On March 23, 1775, Patrick Henry gave his famous Give Me Liberty or Give Me Death Speech. In today’s climate, it’s just as – if not more so – important as it was in 1775. This is why usa-evote is providing you with the entire text.

St. John’s Church, Richmond, Virginia:

 No man thinks more highly than I do of the patriotism, as well as abilities, of the very worthy gentlemen who have just addressed the House. But different men often see the same subject in different lights; and, therefore, I hope it will not be thought disrespectful to those gentlemen if, entertaining as I do, opinions of a character very opposite to theirs, I shall speak forth my sentiments freely, and without reserve. This is no time for ceremony. The question before the House is one of awful moment to this country. For my own part, I consider it as nothing less than a question of freedom or slavery; and in proportion to the magnitude of the subject ought to be the freedom of the debate. It is only in this way that we can hope to arrive at truth, and fulfill the great responsibility which we hold to God and our country. Should I keep back my opinions at such a time, through fear of giving offence, I should consider myself as guilty of treason towards my country, and of an act of disloyalty toward the majesty of heaven, which I revere above all earthly kings.

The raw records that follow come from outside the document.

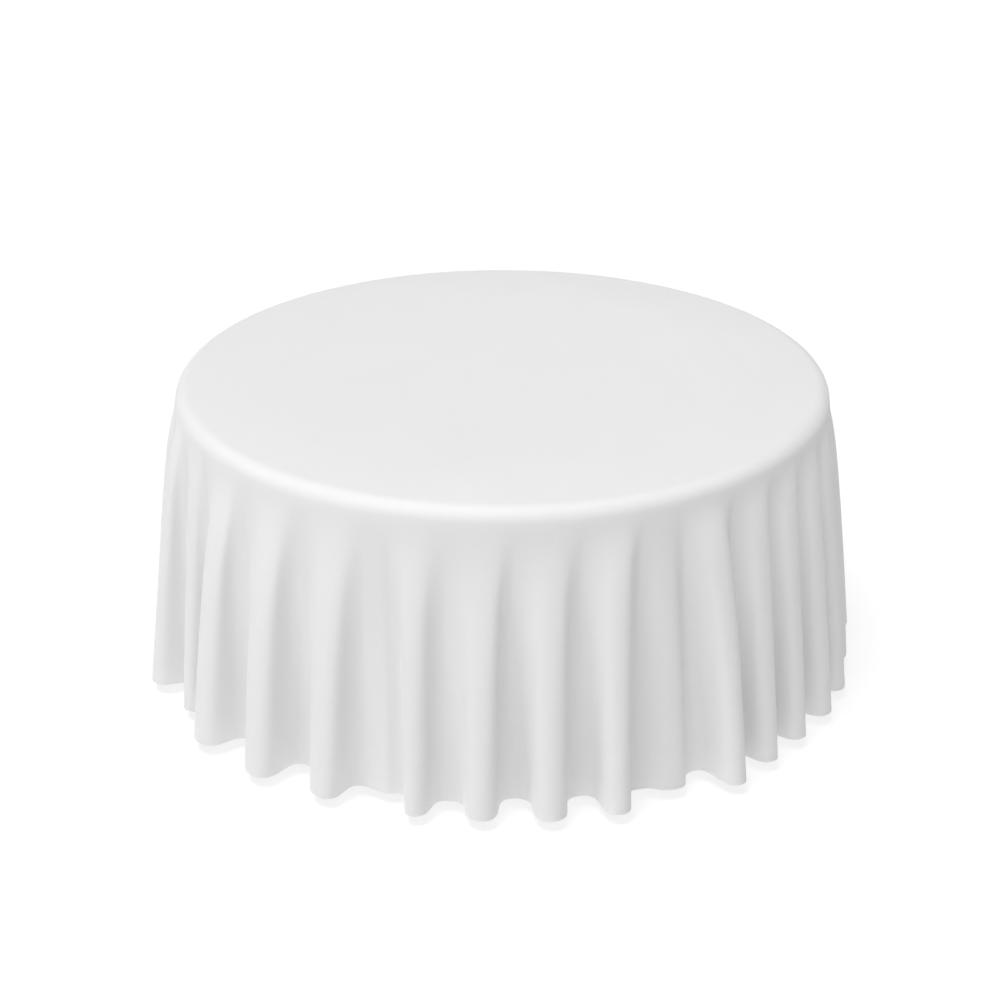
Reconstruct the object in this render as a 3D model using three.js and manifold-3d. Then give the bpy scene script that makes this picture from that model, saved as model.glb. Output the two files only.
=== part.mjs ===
// A round folding banquet table dressed in a round tablecloth that hangs to just above the floor.
// Millimetres, +Z up. The origin is on the floor under the middle of the table; the leg frames
// stand at +X and -X. Everything inside the cloth is one table that folds flat.

import * as THREE from 'three';
import { mergeVertices } from 'three/addons/utils/BufferGeometryUtils.js';
import Module from 'manifold-3d';

const wasm = await Module();
wasm.setup();

// ---------------------------------------------------------------- driving dimensions

// tabletop: a hollow blow-moulded panel
const tableHeight = 740;
const tableRadius = 800;
const topThickness = 52;
const topUpperEdge = 34;
const topLowerEdge = 12;
const topWall = 4;
const blowHoleRadius = 6;

// tablecloth: a round cut, its thickness, and how far the hanging part stands out on average
const clothCutRadius = 1500;
const clothThickness = 0.8;
const clothMeanReach = 55;
const foldGrowth = 0.8;
const labelWidth = 28;
const labelLength = 45;
const labelThickness = 0.5;
const labelDirection = 87.75;
const labelReach = 8;
const labelAboveHem = 8;

// side rails: steel angle
const railY = 347;
const railHalfLength = 640;
const railWall = 2;
const railDepth = 42;
const railFlange = 26;

// leg frames
const pivotX = 575;
const pivotDrop = 26;
const pivotTubeRadius = 12.5;
const legTubeRadius = 14;
const stretcherRadius = 10;
const tubeWall = 1.5;
const stretcherDrop = 300;
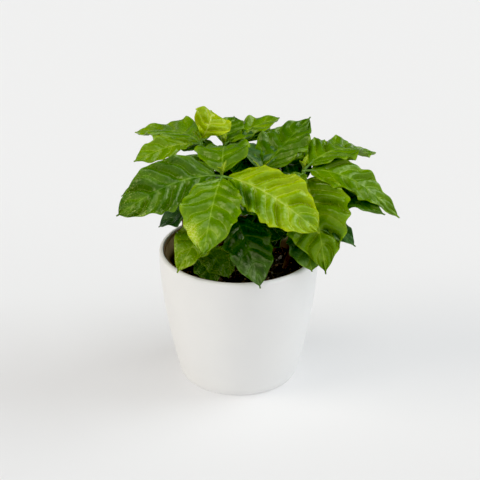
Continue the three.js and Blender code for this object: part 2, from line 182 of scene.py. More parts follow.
# The finer form of the peat, and what lies loose on it; the knobs are grains that the photo shows
PEAT_SIDES = 150
PEAT_RINGS = 62
PEAT_MIDDLE = 0.8
LOOSE_SEED = 7
LOOSE_CLEARANCE = 2.0
CLOD_STRETCH = (0.7, 1.3)
CLOD_BUMPS = (0.75, 1.2)
CLOD_SLACK = 1.01
CRUMBS = 1500
CRUMB_SIZE = 0.75
CRUMB_SPREAD = 0.45
CRUMB_FLATNESS = 0.8
CRUMB_RISE = 0.25
FIBRES = 160
FIBRE_LENGTHS = (1.5, 3.8)
FIBRE_WIDTH = 0.28
FIBRE_THICKNESS = 0.25
FIBRE_RISE = 0.45
FIBRE_TONE = 0.8
GRAINS = 46
GRAIN_SIZES = (0.5, 1.1)
GRAIN_RISE = 0.3
KNOB_RISE = 0.5
KNOB_TONE = 0.9
KNOBS = [((35.3, 19.0), 1.9), ((-20.0, -40.0), 1.6), ((10.0, 40.0), 2.0), ((-8.0, 4.0), 1.8)]

# Places on a piece's map, as shares of the cell that a leaf, a tube or a pot has there
LEAF_MAP_MIDDLE = 0.25
LEAF_MAP_REACH = 0.22
LEAF_MAP_MARGIN = 0.03
TUBE_MAP_WIDTH = 0.9
TUBE_MAP_HEIGHT = 0.96
TUBE_END_AT = (0.95, 0.97)
TUBE_END_REACH = 0.02
POT_MAP_HEIGHT = 0.84
POT_END_MIDDLES = (0.1, 0.3)
POT_END_HEIGHT = 0.925
POT_END_REACH = 0.07

# The photographed view, with places in the photo's 480 by 480 pixels
PHOTO_SIDE = 480
RIM_CENTRE_PX = (238.9, 247.3)
PX_PER_MM = 1.1807
VIEW_TILT = 26.6
CAMERA_AWAY = 1620
SENSOR = 36
CAMERA_CLIP = (0.01, 100)


def colour(red, green, blue):
    """A colour from its 0 to 255 values as a screen shows them."""
    return tuple(((c / 255 + 0.055) / 1.055) ** 2.4 for c in (red, green, blue)) + (1,)


# Colours
POT_WHITE = colour(240, 240, 238)
POT_WHITE_DEEP = colour(236, 236, 235)
# Painted light: the nursery pot's wall colours are much lighter than its taupe plastic, for the light that
# the leaves keep off it
LINER_BROWN_PAINTED_LIT = colour(238, 212, 172)
LINER_BROWN_DEEP_PAINTED_LIT = colour(220, 190, 150)
LINER_LIP_BROWN = colour(116, 94, 70)
# Dust patches, in a tone that is painted light as well
LINER_DUST_PAINTED_LIT = colour(222, 200, 168)
# Painted shade: the wall darkens to this deep in the pot, toward the peat
LINER_PAINTED_DEEP_SHADE = colour(92, 72, 52)
PEAT_BLACK = colour(25, 23, 21)
PEAT_BROWN = colour(42, 36, 33)
PEAT_PALE = colour(68, 54, 47)
FIBRE_TAN = colour(140, 110, 80)
GRAIN_PALE = colour(178, 168, 150)
GRAIN_SHADE = colour(120, 110, 96)
STEM_GREEN = colour(104, 146, 52)
STEM_OLIVE = colour(110, 118, 50)
BARK_RED = colour(106, 62, 44)
BARK_BROWN = colour(92, 70, 54)
BARK_SPECK = colour(150, 128, 104)
LEAF_GREENS = [
    (0.0, colour(14, 48, 8)), (0.25, colour(52, 92, 9)), (0.45, colour(88, 128, 8)),
    (0.65, colour(121, 156, 9)), (0.85, colour(155, 180, 10)), (1.0, colour(180, 196, 20)),
]
VEIN_GREENS = [
    (0.0, colour(22, 62, 12)), (0.25, colour(70, 112, 22)),
    (0.5, colour(134, 168, 48)), (1.0, colour(200, 206, 84)),
]
LEAF_SPECK = colour(190, 200, 104)
LEAF_BLOOM = colour(92, 128, 96)
UNDER_GREEN = colour(116, 146, 62)
FLOOR_PALE = colour(183, 183, 183)
# Painted shade: the floor turns this darker toward the front and left
FLOOR_PAINTED_SHADE = colour(178, 178, 178)

# Heights over which the painted shade deep in the nursery pot fades out up its wall, and over which the
# wall's painted light gives way to the lip's own brown
DEEP_SHADE_FADE = (SOIL_HEIGHT + 2, LINER_LIP_HEIGHT - 8)
LIP_OWN_BROWN = (LINER_LIP_HEIGHT - 3, LINER_LIP_HEIGHT - 1)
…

Mr. President, it is natural to man to indulge in the illusions of hope. We are apt to shut our eyes against a painful truth, and listen to the song of that siren till she transforms us into beasts. Is this the part of wise men, engaged in a great and arduous struggle for liberty? Are we disposed to be of the number of those who, having eyes, see not, and, having ears, hear not, the things which so nearly concern their temporal salvation? For my part, whatever anguish of spirit it may cost, I am willing to know the whole truth; to know the worst, and to provide for it.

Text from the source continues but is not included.